Los dogmas
Los dos dogmas marianos más recientes (la Inmaculada Concepción y la Asunción) comparten un pecado original que los aleja de la vida de los creyentes y, por tanto, no pueden consolarlos y moverlos al amor y al testimonio. Este pecado original es el ser pensados en un contexto -y más aun obsesivamente transmitidos- como privilegios de la persona de María, descrita como única, inalcanzable, (casi) diosa. Evidentemente, este no es el sentido de los dos dogmas, pero ese mensaje ha quedado impreso en la predicación, en la devoción y también en la teología, haciendo que los dogmas sean incapaces de tocar experiencias, porque el hecho de que haya una mujer que ha conocido la liberación del pecado y la muerte no cambia mucho nuestra vida ni nos consuela.
El primer paso por dar para disfrutar de la belleza de los dogmas marianos es, por tanto, eliminar esta pre-comprensión. María es la hija de Adán, es decir, plenamente humana; la hija de Sión, es decir, plenamente miembro del pueblo judío; y miembro de la Iglesia según el Concilio Vaticano II. Todo lo que predicamos sobre ella o lo que la Iglesia ha entendido sobre ella no puede sino partir de su humanidad real, concreta e igual a la nuestra en todos los aspectos, como la del mismo Cristo. De otro modo no hay encarnación y sin encarnación no hay esperanza cristiana. Una vez dado este paso, podemos ir a los dogmas sobre María y releerlos para que nutra ahora nuestra vida, nuestra fe y nuestro compromiso.
Comencemos con el dogma de la Asunción. Cronológicamente se proclama por primera vez el dogma de la Inmaculada Concepción en 1854. Y en 1950, para el dogma de la Asunción, se presenta como argumento teológico el que sea consecuencia de la Inmaculada Concepción, porque se deduce de la ausencia de pecado en María. A pesar de ello partimos del dogma de la Asunción porque la reflexión y la oración en torno a la muerte de María son mucho más antiguas que la reflexión sobre su concepción, fruto sobre todo de especulaciones medievales y de una devoción que en el segundo milenio cristiano había iniciado una hiper- exaltación de María. En cambio, la dormición, es decir, el misterio de su muerte pensada como un adormecerse sereno para entrar inmediata y completamente en la vida de Dios, es algo que atrajo la fe de la Iglesia desde los primeros siglos.

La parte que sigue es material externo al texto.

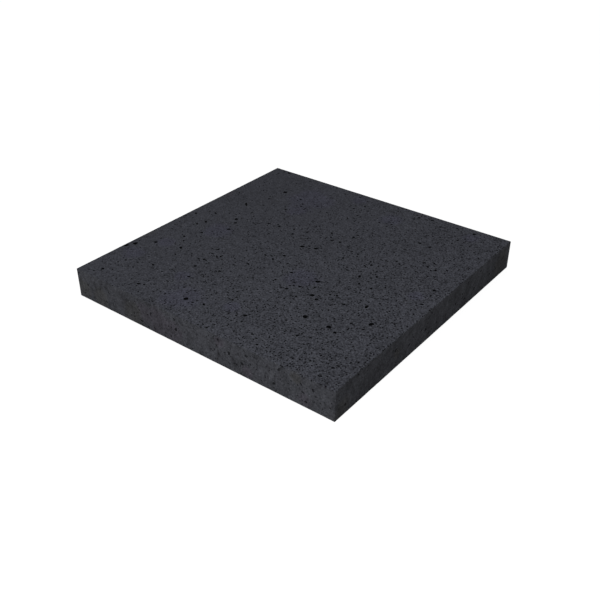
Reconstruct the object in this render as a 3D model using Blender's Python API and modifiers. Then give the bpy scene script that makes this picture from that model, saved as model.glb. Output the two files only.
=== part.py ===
"""Granite slab: a sawn square of stone, the firm bed for stamping and tooling leather.

Metres, +Z up. The slab lies flat. Its underside is at Z = 0, its centre is on the
Z axis, and its sides are parallel to X and Y. It is one piece of stone, so it is one
object, and nothing on it moves.
"""
import bpy

# Driving dimensions
SIDE = 0.300                 # the plan is square
SIDE_PER_THICKNESS = 10.0
ARRIS = 0.0004               # narrow chamfer that takes the bite off each sawn edge

# Derived dimension
THICKNESS = SIDE / SIDE_PER_THICKNESS

# Finish of the stone
STONE_COLOUR = (0.037, 0.038, 0.045, 1.0)
STONE_ROUGHNESS = 0.75
STONE_METALLIC = 0.0

COLLECTION_NAME = "granite_slab"
SLAB_NAME = "stone_slab"


def clear_scene():
    """Remove every object of the scene that is open."""
    for obj in list(bpy.data.objects):
        bpy.data.objects.remove(obj, do_unlink=True)


def make_collection(name):
    """Return a new collection, linked to the scene."""
    collection = bpy.data.collections.new(name)
    bpy.context.scene.collection.children.link(collection)
    return collection


def make_material(name, colour, roughness, metallic):
    """Return a material whose Principled shader has the given values."""
    material = bpy.data.materials.new(name)
    material.use_nodes = True
    shader = material.node_tree.nodes["Principled BSDF"]
    shader.inputs["Base Color"].default_value = colour
    shader.inputs["Roughness"].default_value = roughness
    shader.inputs["Metallic"].default_value = metallic
    material.diffuse_color = colour
    return material


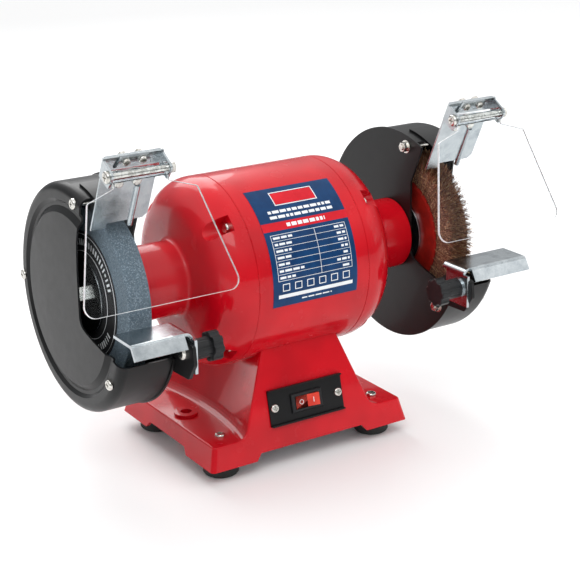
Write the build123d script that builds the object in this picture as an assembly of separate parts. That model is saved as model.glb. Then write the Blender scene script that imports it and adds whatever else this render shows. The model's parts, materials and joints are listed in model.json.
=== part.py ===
from build123d import *
import os
from math import atan, cos, degrees, radians, sin, tan

# Bench grinder with a grinding wheel on the left and a wire wheel on the right.
# Millimetres. X runs along the shaft, -Y is the side where the user stands, +Z is up.
# Heights are drawn from the bench; shaft pieces and guards are drawn about the shaft.
# Every piece is saved from the casting's underside, midway between the two bench-bolt holes.

# ---- shaft position ----
shaft_height = 163.0
shaft_y = -4.0

# ---- motor ----
motor_radius = 82.5
motor_wall = 4.0
housing_half = 55.0
shoulder_radius = 30.0
shoulder_start = 58.0
neck_radius = 32.0
neck_end = 139.5
neck_wall = 4.5
neck_root = 3.5
seam_chamfer = 0.6
stator_radius = motor_radius - 18.5
stator_half = 30.0
stator_bore = 33.0
slot_count = 24
rotor_radius = 32.4
rotor_half = 30.0
coil_reach = 16.0
coil_inset = 3.5
coil_round = 0.32
cage_ring = 6.0
through_bolt_circle = motor_radius - 9.5
through_bolt_angles = (45, 135, 225, 315)
through_bolt_radius = 2.5
pocket_radius = 7.5
pocket_seat = 66.0

# ---- shaft and bearings ----
shaft_core_radius = 9.0
bearing_bore_radius = 7.5
bearing_outer_radius = 17.5
bearing_width = 11.0
bearing_start = 123.0
inner_race_wall = 2.3
outer_race_wall = 3.3
ball_gap = 0.1
ball_count = 8
arbor_radius = 6.35
arbor_start = 146.5
thread_radius = 6.0
thread_start = 171.5
shaft_end = 184.5
running_gap = 0.05
wave_washer_thickness = 0.8
wave_washer_width = 4.6
wave_washer_gap = 0.4

# ---- wheels ----
wheel_radius = 75.0
wheel_width = 20.0
wheel_inner_face = 150.5
wheel_edge_round = 1.0
blotter_radius = 54.0
blotter_thickness = 0.5
flange_radius = 31.0
flange_relief_radius = 22.0
flange_outer_thickness = 4.0
wire_plate_radius = 51.0
wire_plate_sheet = 1.5
wire_rim_flare = 4.0
wire_root_radius = 46.0
nut_across_flats = 19.0
nut_height = 8.0

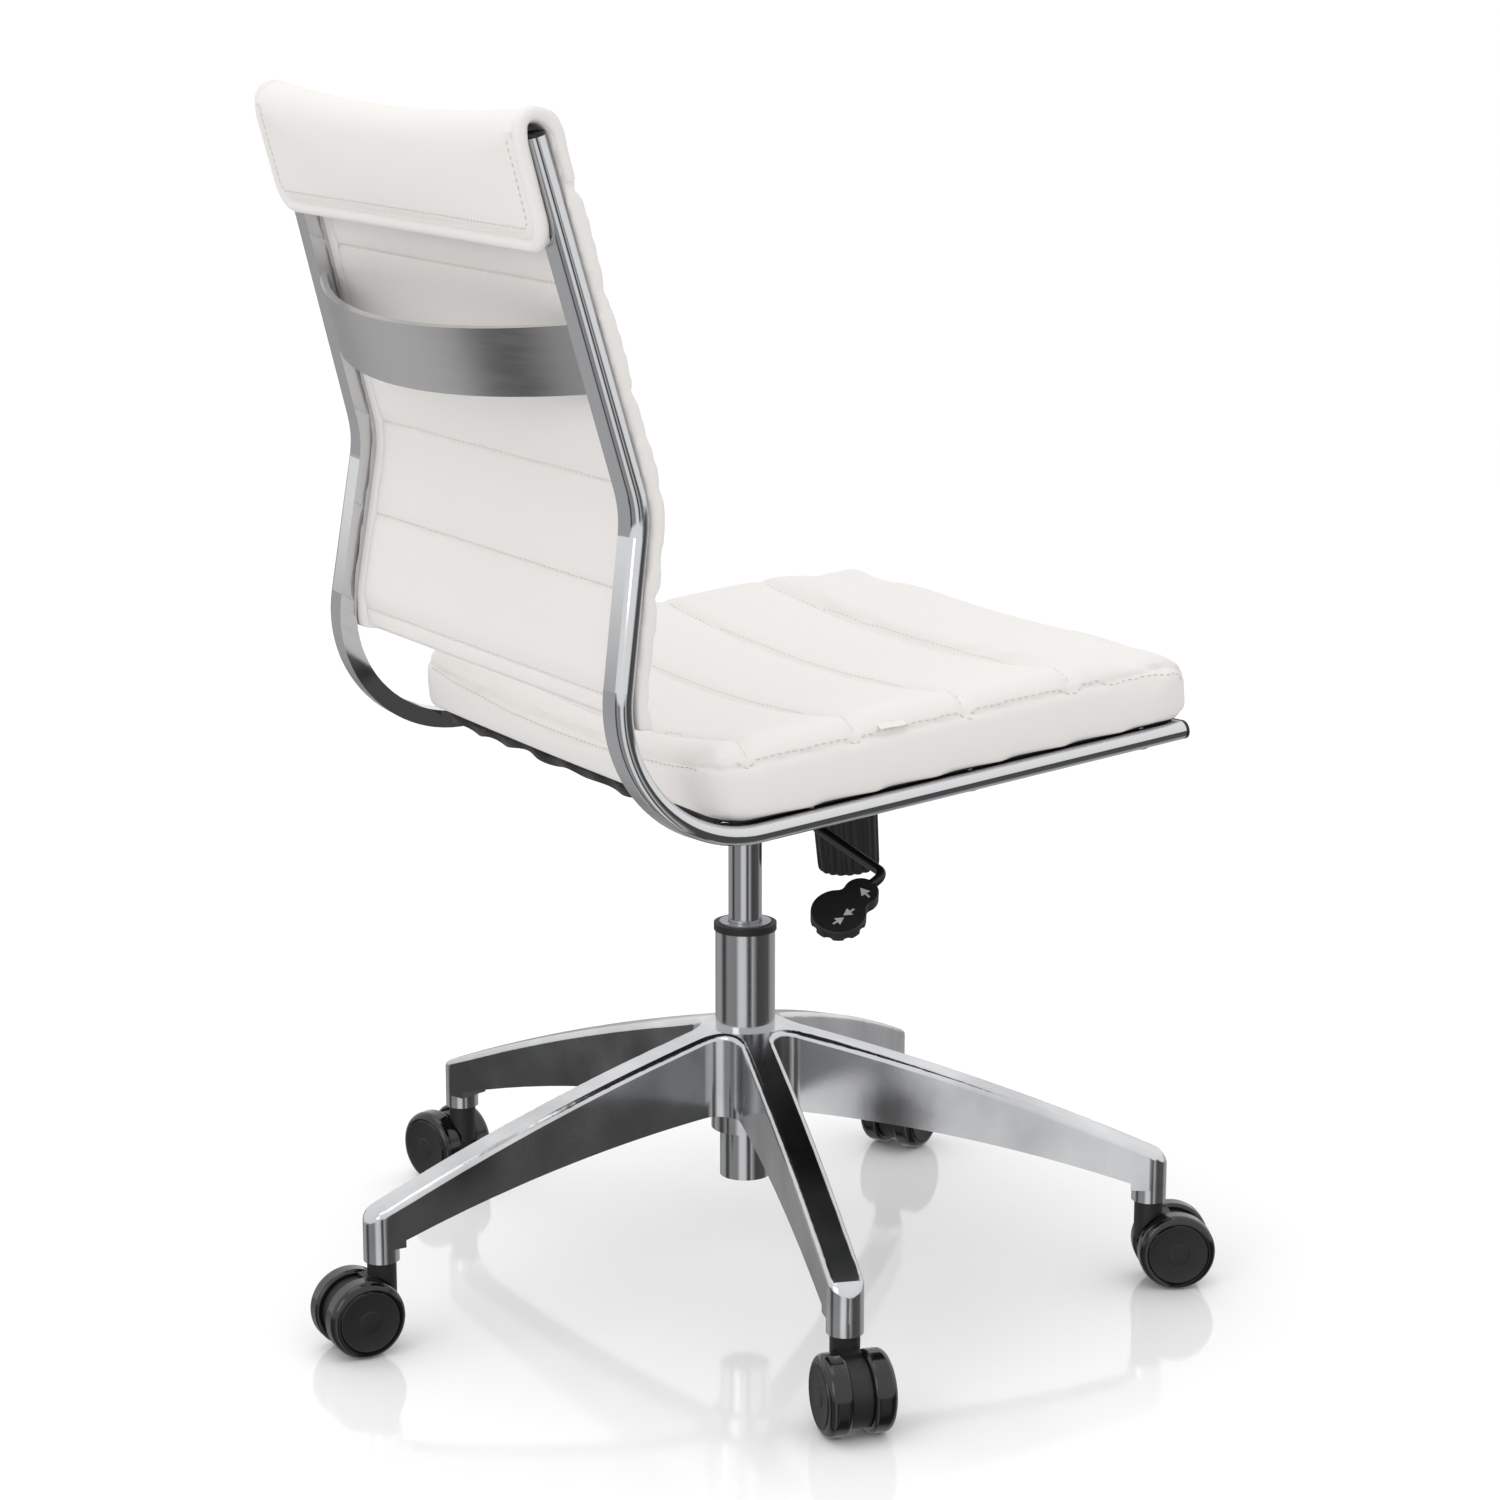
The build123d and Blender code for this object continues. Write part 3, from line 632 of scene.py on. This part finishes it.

En el dogma proclamado por Pío XII, la dormitio se convierte en la Asunción de María en cuerpo y alma para subrayar el hecho de que la corrupción del cuerpo no se da en ella y que ella -si está muerta o no, no se sabe- entra inmediatamente en la vida de Dios incluso con el cuerpo con el que terminó su vida terrenal. Lo cierto es que esta forma de presentar su muerte presupone algunas ideas sobre el ser humano (por ejemplo, la posible separación del alma del cuerpo) y sobre el cumplimiento final (por ejemplo, una postergación de la resurrección del cuerpo con respecto a muerte) que hoy la teología cuestiona, pero la buena noticia permanece: la victoria de Cristo sobre la muerte la comparten también los que creen en Él, comenzando por María, la creyente, la primera y la más perfecta de los discípulos.
En su Asunción contemplamos nuestro destino, nuestra esperanza, realizada no solo en Cristo, sino ya en uno de los que creyeron en Él que concluyó la peregrinación de fe en la que todavía estamos inmersos. Que sea una mujer la que ya goza de la plenitud de la resurrección y que su cuerpo no haya conocido la violencia y la muerte es un motivo más de liberación. Demasiadas veces los cuerpos de las mujeres son objeto de violencia y desprecio. En la Asunción de María contemplamos su cuerpo intacto, salvado de la violencia o el dolor, pero totalmente transfigurado por la vida. Cualquier mujer sabe ahora que no es necesario ningún dolor y que no se le exige ningún sacrificio porque sabe que está hecha para la plenitud de la vida. Como todos.
Pasemos ahora al dogma de la Inmaculada Concepción. Requeriría aclaraciones técnicas y la introducción de un cambio de paradigma en la comprensión del pecado original, del que no podemos ocuparnos ahora, pero también aquí nos quedamos con la buena noticia: María es plenamente humana y precisamente en virtud de su humanidad recibe el don de no ceder al mal y recibe una singular fortaleza contra todo pecado para nunca ser tocado por él. No sucede sin su voluntad y ejerce su libertad gastándose en el amor a Dios y al prójimo. El mismo Espíritu que obró en ella provocándola a esta libertad de amor ha sido derramado en nuestros corazones. Mirándola sabemos que el pecado no es inevitable. Ella, que pasó ilesa por la muerte, nos permite esperar un destino vital, ese que es ineludible. Parece decirnos que nos precede solo en unos pocos pasos, que basta con darse prisa y podremos alcanzarla.